The proactive approach to developing My Library involves strategic planning. The authors interact regularly to discuss the Libraries’ instructional resources and services, and how they may or may be appropriate for the page. When a suitable item for the page is identified, the authors discuss appropriate audiences for it, timely scheduling of its appearance (e.g., semester, times of the semester, calendar year, etc.), and implications of its placement on the page. Each of these factors requires due deliberation. For instance, the placement of an item in My Library requires consideration of where it fits organizationally, where it is most visible, useful, and appropriate, what the impact of its inclusion has on the rest of the page, and whether or not it contributes to the overall ease of use. Placement also has technical implications for portal administrators who must consider issues of metadata keywording, labeling, and fine-graining.


The following is an example of how the proactive collaboration works. The Geography Librarian informs the authors of the new library resource, GNIS: Geographic Names Information System. The Librarian states the importance of this resource for the discipline. The authors discuss with the subject librarian whether or not the resource would be used heavily enough and broadly enough to warrant inclusion in My Library, and whether or not the target audience would expect it to be there. If so, the authors establish the parameters of the target audience. For instance, would the resource be equally useful to related disciplines, like Geology? Further, will it be suitable for all Geography students, or just for undergraduate upper classmen and graduate students? Regarding placement on the page, this particular resource will fit within the existing channel, “Recommended Databases.”  The authors work with the subject librarian to determine appropriate keywording, labeling, and descriptive text. Additionally, with a new resource, like GNIS, the authors will place a weeklong promotional announcement in the page’s “Check These Out” channel.


The reactive approach to developing My Library involves several layers of assessment. The authors consider solicited and unsolicited user feedback for developing and maintaining the page. Solicited feedback includes surveys, focus groups, and small group user testing.
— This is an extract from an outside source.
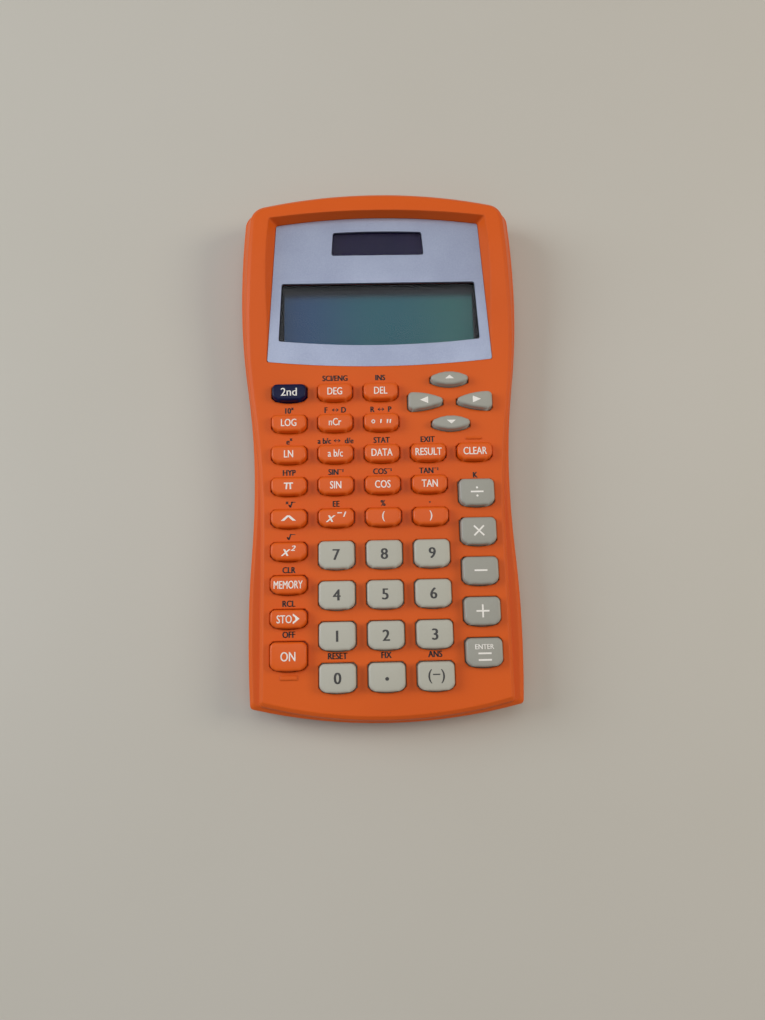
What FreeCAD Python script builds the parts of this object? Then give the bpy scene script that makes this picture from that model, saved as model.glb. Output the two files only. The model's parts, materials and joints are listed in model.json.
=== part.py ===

Unsolicited feedback includes server logs of My Library page links, and user e-mail messages. Librarians provide feedback based on their instructional experience. Additionally, the authors use published research from the literature to supplement their decision-making.


The following is an example of how the reactive collaboration works. During a library instruction session for the course, CIE-340: Environmental Engineering, the Engineering Librarian discovers that the students have a strong need for case studies in hazardous waste management. The Librarian alerts the Information Literacy Librarian (one of the authors) to this need, and suggests that the University Archives’ Love Canal Collection would be appropriate, since it includes extensive online materials. At this point, negotiations occur that parallel the previous proactive example. The conclusion is reached that this resource should be targeted to all Environmental Engineering students, and placed within another existing channel in My Library, “Special Collections & Exhibits.”
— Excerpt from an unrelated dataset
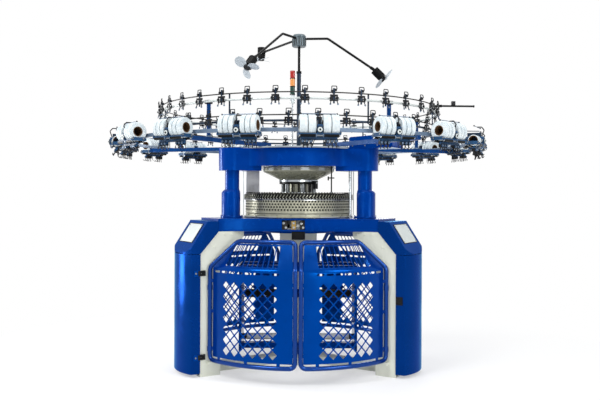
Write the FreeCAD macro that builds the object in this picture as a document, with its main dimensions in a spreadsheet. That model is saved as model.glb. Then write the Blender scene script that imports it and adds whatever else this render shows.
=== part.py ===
"""Circular knitting machine: a three-legged frame carries a rotating needle cylinder, its cam ring, an
upper frame on three posts, a round creel with elastane bobbins and a lint blower on a central mast.

Millimetres. The origin lies on the floor under the machine's axis, +Z is up and -Y is the front.
A direction around the machine is an angle turned about +Z from the front, positive towards +X, and
R is the distance from the axis. Each piece is drawn facing the front and then turned to its place.
"""

import FreeCAD, Part
import math
import os
import re
import Sketcher

SIZES = {
    # clearances
    "gap": 0.3,
    "running_gap": 4,
    # numbers of flats on what is round
    "ring_sides": 18,
    "cam_sides": 18,
    "creel_sides": 18,
    "plate_sides": 24,
    "turned_sides": 16,
    "shaft_sides": 12,
    "thin_sides": 8,
    # legs: a channel of plate, open outwards, with a gusset under the table
    "leg_count": 3,
    "leg_depth": 187,
    "leg_outer": 1067,
    "leg_half": 190,
    "leg_wall": 12,
    "gusset_reach": 220,
    "gusset_height": 49,
    "gusset_drop": 269,
    # leg covers: a D-shaped sheet-metal shell in two parts, the lower one a door
    "cover_half": 200,
    "cover_depth": 83,
    "cover_round": 467,
    "cover_sheet": 4,
    "cover_bottom": 30,
    "cover_seam": 1040,
    "cover_split": 7,
    "cap_depth": 118,
    "cap_top": 1320,
    "cap_top_inset": 64,
    "cap_corner_inset": 167,
    "grip_bottom": 620,
    "grip_height": 70,
    "latch_low": 144,
    "latch_high": 854,
    "latch_height": 50,
    "latch_width": 60,
    "latch_depth": 12,
    "latch_inset": 4,
    # table: a hexagon with three arms out to the legs, hollow for the drive gears
    "table_bottom": 1229,
    "table_height": 99,
    "table_plate": 12,
    "table_flat": 550,
    "arm_over_leg": 23,
    "table_floor": 21,
    "table_bore": 342,
    "gear_room": 456,
    "notch_left": 143,
    "notch_right": 56,
    "notch_sill": 14,
    "stop_half": 58,
    "stop_depth": 70,
    "stop_height": 73,
    # floor base with the take-down pivot
    "base_disc": 260,
    "base_height": 70,
    "base_arm": 140,
    # drive: gears with equal ratios above and below keep cylinder and dial in step
    "gear_pitch": 432,
    "pinion_pitch": 108,
    "gear_teeth": 48,
    "pinion_teeth": 12,
    "tooth_out": 7,
    "tooth_in": 10,
    "gear_width": 35,
    "pinion_room": 121,
    "shaft_radius": 14,
    "shaft_play": 2,
    "belt_room": 95,
    "pulley_width": 22,
    "pulley_shaft": 78,
    "pulley_motor": 39,
    "belt_clear": 2,
    "belt_sheet": 4,
    "belt_lift": 6,
    "motor_radius": 84,
    "motor_length": 300,
    "motor_top": 1100,
    "motor_play": 3,
    "motor_spindle": 12,
    "motor_foot": 150,
    # knitting head below the needles
    "bearing_inner": 346,
    "bearing_outer": 415,
    "gear_bottom": 1285,
    "hanger_inner": 290,
    "hanger_outer": 330,
    "hanger_drop": 85,
    "cylinder_inner": 328,
    "skirt_radius": 346,
    "skirt_play": 8,
    "skirt_top": 1378,
    "cylinder_radius": 375,
    "cylinder_top": 1515,
    "saddle_inner": 386,
    "saddle_outer": 498,
    "saddle_bottom": 1376,
    "saddle_top": 1400,
    "pedestal_half": 52,
    "pedestal_angle": 40,
    "cam_inner": 388,
    "cam_outer": 494,
    "cam_top": 1502,
    "cam_split": 3,
    "feeder_inner": 446,
    "feeder_outer": 496,
    "feeder_top": 1560,
    "finger_half": 9,
    "finger_depth": 12,
    "finger_low": 1512,
    "finger_high": 1552,
    # knitting head above the needles
    "dial_radius": 372,
    "dial_bottom": 1518,
    "dial_height": 16,
    "dial_shaft": 30,
    "dial_cam_radius": 362,
    "dial_cam_bottom": 1537,
    "dial_cam_height": 22,
    "hub_tube": 90,
    "column_circle": 148,
    "column_radius": 20,
    "column_count": 6,
    "collar_radius": 180,
    "collar_bottom": 1665,
    "cone_bottom": 1692,
    "cone_rim": 330,
    "rim_bottom": 1765,
    # posts and upper frame
    "post_circle": 690,
    "post_flange": 100,
    "post_flange_height": 20,
    "post_lower": 82,
    "post_upper": 62,
    "post_step": 1590,
    "post_top": 1761,
    "frame_bottom": 1803,
    "frame_top": 1960,
    "frame_radius": 540,
    "lobe_half": 150,
    "lobe_corner": 106,
    "boss_radius": 110,
    "upper_room_floor": 1868,
    "dial_gear_bottom": 1880,
    "top_plate_radius": 580,
    "top_plate_height": 12,
    "box_inner": 586,
    "box_outer": 1000,
    "box_half": 120,
    "box_top": 2087,
    "box_slope_start": 800,
    "box_end_top": 2030,
    "panel_circle": 560,
    "panel_half": 115,
    "panel_depth": 90,
    "panel_bottom": 1450,
    "panel_top": 1790,
    # creel
    "arm_inner": 440,
    "arm_outer": 1572,
    "arm_half": 18,
    "arm_height": 36,
    "spool_ring_inner": 1546,
    "spool_ring_width": 28,
    "spool_ring_height": 28,
    "device_count": 18,
    "device_first": 5,
    "bobbin_radius": 75,
    "bobbin_length": 120,
    "bobbin_circle": 1660,
    "bobbin_play": 2,
    "head_half": 22,
    "head_outer": 1735,
    "head_top": 2082,
    "head_bottom": 1985,
    "roller_radius": 18,
    "roller_half": 143,
    "roller_spread": 45,
    "roller_drop": 21,
    "comb_top": 1960,
    "comb_low": 1886,
    "comb_root": 1925,
    "comb_half": 130,
    "comb_tooth": 40,
    "comb_sheet": 6,
    "tier_inner": 1253,
    "tier_outer": 1277,
    "guide_spread": 5,
    "upper_first": 7,
    "lower_first": 11.5,
    "upper_tube_low": 2279,
    "upper_rod_low": 2333,
    "lower_tube_low": 2108,
    "lower_rod_low": 2158,
    "tube_height": 22,
    "rod_height": 10,
    "rod_width": 10,
    "upper_guide_low": 2240,
    "lower_guide_low": 2066,
    "guide_height": 123,
    "guide_half": 11,
    "creel_post_radius": 17.5,
    "upright_width": 10,
    # mast, lamp and lint blower
    "mast_radius": 20,
    "mast_thin": 12.5,
    "mast_flange": 50,
    "mast_flange_height": 12,
    "mast_step": 2700,
    "mast_top": 2941,
    "lamp_radius": 25,
    "lamp_pole": 8,
    "lamp_side": 60,
    "lamp_bottom": 2404,
    "lamp_segment": 75.5,
    "lamp_count": 4,
    "blower_hub": 66,
    "blower_hub_height": 113,
    "blower_arm_height": 3017,
    "blower_arm_radius": 11,
    "blower_bend": 269,
    "fan_reach": 785,
    "fan_height": 2640,
    "fan_back_reach": 780,
    "fan_radius": 125,
    "fan_core": 30,
    "fan_play": 0.5,
    "fan_core_height": 24,
    "fan_sheet": 4,
    "fan_tilt": 18,
    "fan_motor_radius": 41,
    "fan_motor_length": 113,
    # gates and guards: bent sheet in a tube frame
    "gate_inset": 57,
    "gate_bottom": 129,
    "gate_bend": 930,
    "gate_top": 1172,
    "gate_lean": 180,
    "hinge_room": 6.2,
    "gate_middle": 1.25,
    "gate_corner": 38,
    "tube_radius": 19,
    "hinge_play": 3.5,
    "sheet_thickness": 3,
    "sheet_margin": 1.6,
    "window_low": 205,
    "window_high": 839,
    "window_near": 9.4,
    "window_far": 38.4,
    "mesh_columns": 6,
    "mesh_rows": 6,
    "mesh_bar": 13,
    "guard_columns": 6,
    "guard_rows": 2,
    "slot_low": 985,
    "slot_high": 1118,
    "slot_near": 8,
    "slot_far": 32,
    "slot_count": 8,
    "slot_bar": 11,
    # take-down inside the gates, which turns with the cylinder
    "side_gap": 520,
    "side_sheet": 25,
    "side_half": 170,
    "side_bottom": 110,
    "side_top": 900,
    "strut_half": 9,
    "strut_spread": 100,
    "beam_half": 40,
    "beam_height": 50,
    "crossbar_width": 30,
    "crossbar_height": 60,
    "pivot_radius": 120,
    "nip_radius": 34,
    "nip_spread": 35.2,
    "nip_height": 620,
    "cloth_radius": 30,
    "cloth_height": 215,
}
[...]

Maintaining My Library involves two processes. The first is regular adjustment to routine changes in web site addresses and nomenclature. The second process is periodic, scheduled vetting of links, organization, appearance, and appropriateness. The latter process involves assessment of the relative use of individual links, feedback from users and stakeholders, possible follow-up surveys, and the corresponding analysis of the overall page content and layout. The ultimate goal of this process is to determine how successful My Library is in meeting its instructional goals, and what, if any, changes might enhance that success.


For example, after the latest vetting cycle, the authors established that several channels were not being used, nor were they deemed to be critical for continued inclusion in the portal. Accordingly, the authors decided to remove a general information channel with links to library hours, locations, and staff. The assessment had shown that users preferred to access this information directly from the main Libraries’ web site. Correspondingly, the authors made the Libraries’ homepage link more prominent on the My Library page.


Case Study: The World Civilizations Course

As part of their general education requirement, all University at Buffalo undergraduate students must complete a World Civilizations course. Traditionally, students take this course early in their tenure. For instance, during the 2004 fall semester, 2,686 freshmen took the course. This figure represents 85% of all World Civilizations students, and 84% of the entire freshman class. Given the instructional mandate of the Libraries, a database-driven subject guide was developed with this target audience in mind. The authors collaborated to place a link to the guide on the MyLibrary page, and to make it visible for this freshman cohort.


During the 2004 fall semester, freshman students used the MyLibrary page 14,725 times. The traffic included 458 clicks to the World Civilizations subject guide. This makes the guide the eleventh most used of the 150+ resources available to freshmen on the MyLibrary page, and it suggests a measure of the collaboration’s success.



The authors have collaborated to establish the MyLibrary page as an instructional channel on the University at Buffalo’s web portal. Server data shows that students are actively using the page. Server data further suggests that specific resources on the page are being used by their intended audiences. Following up on this initial success, the authors are working to further expand the awareness and increase the use of MyLibrary. This is being done by targeting the freshman class, with the idea that they will continue to use the page as an instructional tool throughout their academic tenure.


There are two shortcomings to the data currently available as it relates to the instructional value of MyLibrary. First, server data reports do not show the precise nature of its use. For instance, it is not known if all World Civilizations students use the page, or if they do, how often. Second, the educational impact of MyLibrary is not known. For instance, it is not known if World Civilizations students benefited from exposure to the subject guide.


To address these shortcomings, the authors are developing a two-phase instrument to assess the precise nature of MyLibrary use, and its educational impact. Phase one will be a survey of freshmen students who have completed the World Civilizations course. This will assess students’ awareness and use of the page, and their information literacy competency skills. An added benefit of this survey is more promotion for MyLibrary. To provide longitudinal data, phase two will be a follow-up survey of the same students in three years time, which measures the same elements. Presumably, the follow-up survey will reach students shortly before they graduate.



Theoretically, using the MyLibrary page as an instructional tool should be effective. The authors have taken instructional resources targeted for specific audiences, and placed them directly into the path of that audience in a timely manner. This approach addresses the learning styles of today’s technology savvy students, and it meets their expectations. The authors have established that it is possible to deliver specific resources to targeted audiences. Further research needs to be done to establish whether or not there is a correlative or a causal relationship between the use MyLibrary and desired learning outcomes.